◆ **Raw data**:
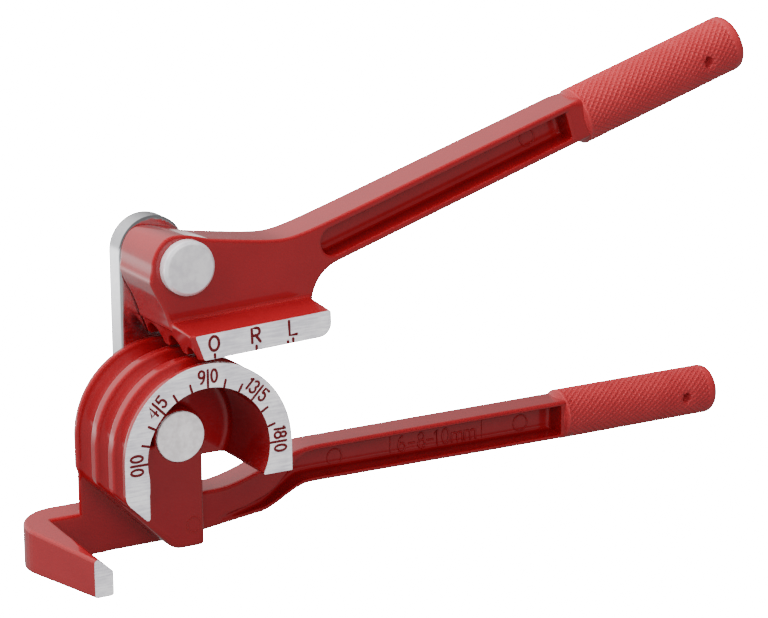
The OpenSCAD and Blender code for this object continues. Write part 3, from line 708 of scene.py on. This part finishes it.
# The upper casting: shoe, web, pin boss and handle bar, die-cast in one piece
# and enamelled, with the shoe's front edge milled bare. It turns on the upper
# pin. Its own axes u and w, and s and n along its bar, are turned with it.
PIN_Z, TURN, SWEEP = 94.0, np.radians(2.4), np.radians(15)
WEB_Y, WEB_BACK, SHOE_BACK, BOSS_R = -28.8, -13.8, -6.6, 11.0
BAR_RISE_W, BOSS_TOP, BOSS_FALL, SAG = -7.66, 8.7, 0.205, 1.4
WEB_LEFT, WEB_RIGHT, WEB_FOOT, WEB_FILLET = -3.3, 42.4, 3, (55.4, -19.94, 13)
HANDLE_END, HANDLE_TOP, HANDLE_LOW, HANDLE_MIDDLE = 149.5, -7.4, -20.6, 120
HANDLE_CORNER_R, HANDLE_CORNER_S, HANDLE_EDGE = 10.7, 142, 0.8
GRIP_Y, GRIP_N, UPPER_GRIP_R = -21.3, -14.9, 9.45

# Shoe, the boss's slanted cut, the flank beside it, and the bar's recess.
SHOE_LEFT, SHOE_END, SHOE_R, LAND_W, LEDGE_W = -5.87, 41.4, 4.2, -25.9, -18.0
LEDGE_RISE, LEDGE_FRONT, LEDGE_REAR, LEDGE_EDGE = 1.3, 13.4, 7.2, 0.5
LEFT_U, LEFT_W, LEFT_CUT, LEFT_EDGE, HALF_SQUARE = -0.951, -0.309, 1.3, 0.4, 0.707
CUT_TOP, CUT_FALL, CUT_LEAN, CUT_EDGE = 10, 0.28, 0.07, 3.0
FLANK_FILLET, WEB_EDGE, FLANK_EDGE, FLANK_LAP, FLANK_BACK = 5.0, 0.9, 0.7, 5, 0.3
SHOE_EDGE, SHOE_FILLET, SHOE_RIM = 0.4, 1.0, 0.7
PIT_N, PIT_HALF, PIT_FLAT, PIT_R, PIT_START, PIT_END = -13.95, 4.45, 0.25, 4.2, 44.6, 139.2


def web_top(u):
    """Top edge of the web: two straight falls joined by a hyperbola's sag."""
    up, down = u * np.tan(SWEEP) + BAR_RISE_W, BOSS_TOP - BOSS_FALL * u
    return (up + down) / 2 + np.sqrt(((up - down) / 2) ** 2 + SAG ** 2)


def swept(s, n):
    """A place along and across the upper handle, in the shoe's own axes."""
    return s * np.cos(SWEEP) - n * np.sin(SWEEP), s * np.sin(SWEEP) + n * np.cos(SWEEP)


crest_u = np.linspace(0, 60, 40)
fillet_u, fillet_w, fillet_r = WEB_FILLET
WEB_OUTLINE = np.array([
    (WEB_LEFT, LEDGE_W - WEB_FOOT), (WEB_LEFT, 0), *paired(crest_u, web_top(crest_u)),
    swept(HANDLE_END, HANDLE_TOP), swept(HANDLE_END, HANDLE_LOW),
    *arc(fillet_u, fillet_w, fillet_r, fillet_r, 105, 180, 12), (WEB_RIGHT, LEDGE_W - WEB_FOOT)])
SHOE_OUTLINE = np.array([
    (SHOE_LEFT, LEDGE_W + 2), (SHOE_LEFT, LEDGE_W), (WEB_LEFT, LAND_W),
    *arc(SHOE_END - SHOE_R, LAND_W + SHOE_R, SHOE_R, SHOE_R, -90, 0, 8),
    (SHOE_END, LEDGE_W + 2)])
FLANK_OUTLINE = np.array([(-10.46, -3.4), (SHOE_LEFT, LEDGE_W - 1), (1.13, LEDGE_W - 1),
                          (-3.46, -3.4)])


def upper_casting(x, y, z):
    """Shoe, web, boss, flank and handle bar in axes turned with the shoe,
    joined with fillets, less grooves, bore and the bar's recess."""
    u = x * np.cos(TURN) + (z - PIN_Z) * np.sin(TURN)
    w = (z - PIN_Z) * np.cos(TURN) - x * np.sin(TURN)
    s, n = u * np.cos(SWEEP) + w * np.sin(SWEEP), w * np.cos(SWEEP) - u * np.sin(SWEEP)
    web, flank = outline(u, w, WEB_OUTLINE), outline(u, w, FLANK_OUTLINE)
    cut = w - CUT_TOP + CUT_FALL * u + CUT_LEAN * (y - WEB_Y)
    side = smooth_min(smooth_max(np.hypot(u, w) - BOSS_R, cut, CUT_EDGE), flank, FLANK_FILLET)
    body = slab(smooth_min(web, side, SHOE_FILLET), y, WEB_Y, WEB_BACK, WEB_EDGE)
    behind = slab(side, y, WEB_BACK - FLANK_LAP, SHOE_BACK + FLANK_BACK, FLANK_EDGE)
    body = np.minimum(body, behind)
    slope = np.minimum((y - FACE_Y) / LEDGE_FRONT, (SHOE_BACK - y) / LEDGE_REAR)
    ledge = LEDGE_W + LEDGE_RISE * np.minimum(slope, 1)
    shoe = slab(outline(u, w, SHOE_OUTLINE), y, FACE_Y - STOCK, SHOE_BACK, SHOE_EDGE)
    shoe = smooth_max(shoe, w - ledge, LEDGE_EDGE)
    left = LEFT_U * (u - SHOE_LEFT) + LEFT_W * (w - LEDGE_W)
    shoe = smooth_max(shoe, (left + FACE_Y - y + LEFT_CUT) * HALF_SQUARE, LEFT_EDGE)
    body = smooth_min(body, shoe, SHOE_FILLET)
    for groove_y, groove_r in GROOVES:
        body = smooth_max(body, groove_r - np.hypot(w - LAND_W, y - groove_y), SHOE_RIM)
    corner = (HANDLE_CORNER_R + 2 * np.maximum(HANDLE_CORNER_S - s, 0)
              - 0.3 * np.maximum(s - HANDLE_CORNER_S, 0))
    rounded = np.where(s > HANDLE_MIDDLE, np.hypot(y - GRIP_Y, n - GRIP_N) - corner, -10)
    body = smooth_max(body, rounded, HANDLE_EDGE)
    across, round_end = np.abs(n - PIT_N), PIT_START + PIT_R
    pit = np.maximum(across - PIT_HALF, np.maximum(PIT_START - s, s - PIT_END))
    round_pit = np.hypot(np.maximum(round_end - s, 0), np.maximum(across - PIT_FLAT, 0)) - PIT_R
    pit = np.where(s < round_end, round_pit, pit)
    hollow = smooth_max(pit + DRAFT * (y - WEB_Y), y - WEB_Y - RECESS_DEPTH, RECESS_FILLET)
    body = smooth_max(body, -hollow, RECESS_EDGE)
    return smooth_max(body, BORE_R - np.hypot(u, w), BORE_RIM)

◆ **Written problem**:
Return each line of the data exactly as written above.

◆ **Response**:
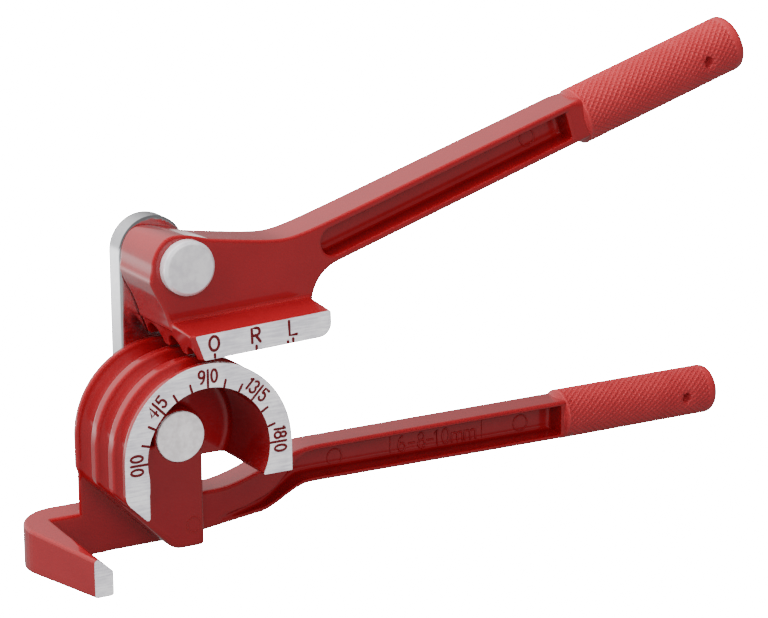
The OpenSCAD and Blender code for this object continues. Write part 3, from line 708 of scene.py on. This part finishes it.
# The upper casting: shoe, web, pin boss and handle bar, die-cast in one piece
# and enamelled, with the shoe's front edge milled bare. It turns on the upper
# pin. Its own axes u and w, and s and n along its bar, are turned with it.
PIN_Z, TURN, SWEEP = 94.0, np.radians(2.4), np.radians(15)
WEB_Y, WEB_BACK, SHOE_BACK, BOSS_R = -28.8, -13.8, -6.6, 11.0
BAR_RISE_W, BOSS_TOP, BOSS_FALL, SAG = -7.66, 8.7, 0.205, 1.4
WEB_LEFT, WEB_RIGHT, WEB_FOOT, WEB_FILLET = -3.3, 42.4, 3, (55.4, -19.94, 13)
HANDLE_END, HANDLE_TOP, HANDLE_LOW, HANDLE_MIDDLE = 149.5, -7.4, -20.6, 120
HANDLE_CORNER_R, HANDLE_CORNER_S, HANDLE_EDGE = 10.7, 142, 0.8
GRIP_Y, GRIP_N, UPPER_GRIP_R = -21.3, -14.9, 9.45

# Shoe, the boss's slanted cut, the flank beside it, and the bar's recess.
SHOE_LEFT, SHOE_END, SHOE_R, LAND_W, LEDGE_W = -5.87, 41.4, 4.2, -25.9, -18.0
LEDGE_RISE, LEDGE_FRONT, LEDGE_REAR, LEDGE_EDGE = 1.3, 13.4, 7.2, 0.5
LEFT_U, LEFT_W, LEFT_CUT, LEFT_EDGE, HALF_SQUARE = -0.951, -0.309, 1.3, 0.4, 0.707
CUT_TOP, CUT_FALL, CUT_LEAN, CUT_EDGE = 10, 0.28, 0.07, 3.0
FLANK_FILLET, WEB_EDGE, FLANK_EDGE, FLANK_LAP, FLANK_BACK = 5.0, 0.9, 0.7, 5, 0.3
SHOE_EDGE, SHOE_FILLET, SHOE_RIM = 0.4, 1.0, 0.7
PIT_N, PIT_HALF, PIT_FLAT, PIT_R, PIT_START, PIT_END = -13.95, 4.45, 0.25, 4.2, 44.6, 139.2


def web_top(u):
    """Top edge of the web: two straight falls joined by a hyperbola's sag."""
    up, down = u * np.tan(SWEEP) + BAR_RISE_W, BOSS_TOP - BOSS_FALL * u
    return (up + down) / 2 + np.sqrt(((up - down) / 2) ** 2 + SAG ** 2)


def swept(s, n):
    """A place along and across the upper handle, in the shoe's own axes."""
    return s * np.cos(SWEEP) - n * np.sin(SWEEP), s * np.sin(SWEEP) + n * np.cos(SWEEP)


crest_u = np.linspace(0, 60, 40)
fillet_u, fillet_w, fillet_r = WEB_FILLET
WEB_OUTLINE = np.array([
    (WEB_LEFT, LEDGE_W - WEB_FOOT), (WEB_LEFT, 0), *paired(crest_u, web_top(crest_u)),
    swept(HANDLE_END, HANDLE_TOP), swept(HANDLE_END, HANDLE_LOW),
    *arc(fillet_u, fillet_w, fillet_r, fillet_r, 105, 180, 12), (WEB_RIGHT, LEDGE_W - WEB_FOOT)])
SHOE_OUTLINE = np.array([
    (SHOE_LEFT, LEDGE_W + 2), (SHOE_LEFT, LEDGE_W), (WEB_LEFT, LAND_W),
    *arc(SHOE_END - SHOE_R, LAND_W + SHOE_R, SHOE_R, SHOE_R, -90, 0, 8),
    (SHOE_END, LEDGE_W + 2)])
FLANK_OUTLINE = np.array([(-10.46, -3.4), (SHOE_LEFT, LEDGE_W - 1), (1.13, LEDGE_W - 1),
                          (-3.46, -3.4)])


def upper_casting(x, y, z):
    """Shoe, web, boss, flank and handle bar in axes turned with the shoe,
    joined with fillets, less grooves, bore and the bar's recess."""
    u = x * np.cos(TURN) + (z - PIN_Z) * np.sin(TURN)
    w = (z - PIN_Z) * np.cos(TURN) - x * np.sin(TURN)
    s, n = u * np.cos(SWEEP) + w * np.sin(SWEEP), w * np.cos(SWEEP) - u * np.sin(SWEEP)
    web, flank = outline(u, w, WEB_OUTLINE), outline(u, w, FLANK_OUTLINE)
    cut = w - CUT_TOP + CUT_FALL * u + CUT_LEAN * (y - WEB_Y)
    side = smooth_min(smooth_max(np.hypot(u, w) - BOSS_R, cut, CUT_EDGE), flank, FLANK_FILLET)
    body = slab(smooth_min(web, side, SHOE_FILLET), y, WEB_Y, WEB_BACK, WEB_EDGE)
    behind = slab(side, y, WEB_BACK - FLANK_LAP, SHOE_BACK + FLANK_BACK, FLANK_EDGE)
    body = np.minimum(body, behind)
    slope = np.minimum((y - FACE_Y) / LEDGE_FRONT, (SHOE_BACK - y) / LEDGE_REAR)
    ledge = LEDGE_W + LEDGE_RISE * np.minimum(slope, 1)
    shoe = slab(outline(u, w, SHOE_OUTLINE), y, FACE_Y - STOCK, SHOE_BACK, SHOE_EDGE)
    shoe = smooth_max(shoe, w - ledge, LEDGE_EDGE)
    left = LEFT_U * (u - SHOE_LEFT) + LEFT_W * (w - LEDGE_W)
    shoe = smooth_max(shoe, (left + FACE_Y - y + LEFT_CUT) * HALF_SQUARE, LEFT_EDGE)
    body = smooth_min(body, shoe, SHOE_FILLET)
    for groove_y, groove_r in GROOVES:
        body = smooth_max(body, groove_r - np.hypot(w - LAND_W, y - groove_y), SHOE_RIM)
    corner = (HANDLE_CORNER_R + 2 * np.maximum(HANDLE_CORNER_S - s, 0)
              - 0.3 * np.maximum(s - HANDLE_CORNER_S, 0))
    rounded = np.where(s > HANDLE_MIDDLE, np.hypot(y - GRIP_Y, n - GRIP_N) - corner, -10)
    body = smooth_max(body, rounded, HANDLE_EDGE)
    across, round_end = np.abs(n - PIT_N), PIT_START + PIT_R
    pit = np.maximum(across - PIT_HALF, np.maximum(PIT_START - s, s - PIT_END))
    round_pit = np.hypot(np.maximum(round_end - s, 0), np.maximum(across - PIT_FLAT, 0)) - PIT_R
    pit = np.where(s < round_end, round_pit, pit)
    hollow = smooth_max(pit + DRAFT * (y - WEB_Y), y - WEB_Y - RECESS_DEPTH, RECESS_FILLET)
    body = smooth_max(body, -hollow, RECESS_EDGE)
    return smooth_max(body, BORE_R - np.hypot(u, w), BORE_RIM)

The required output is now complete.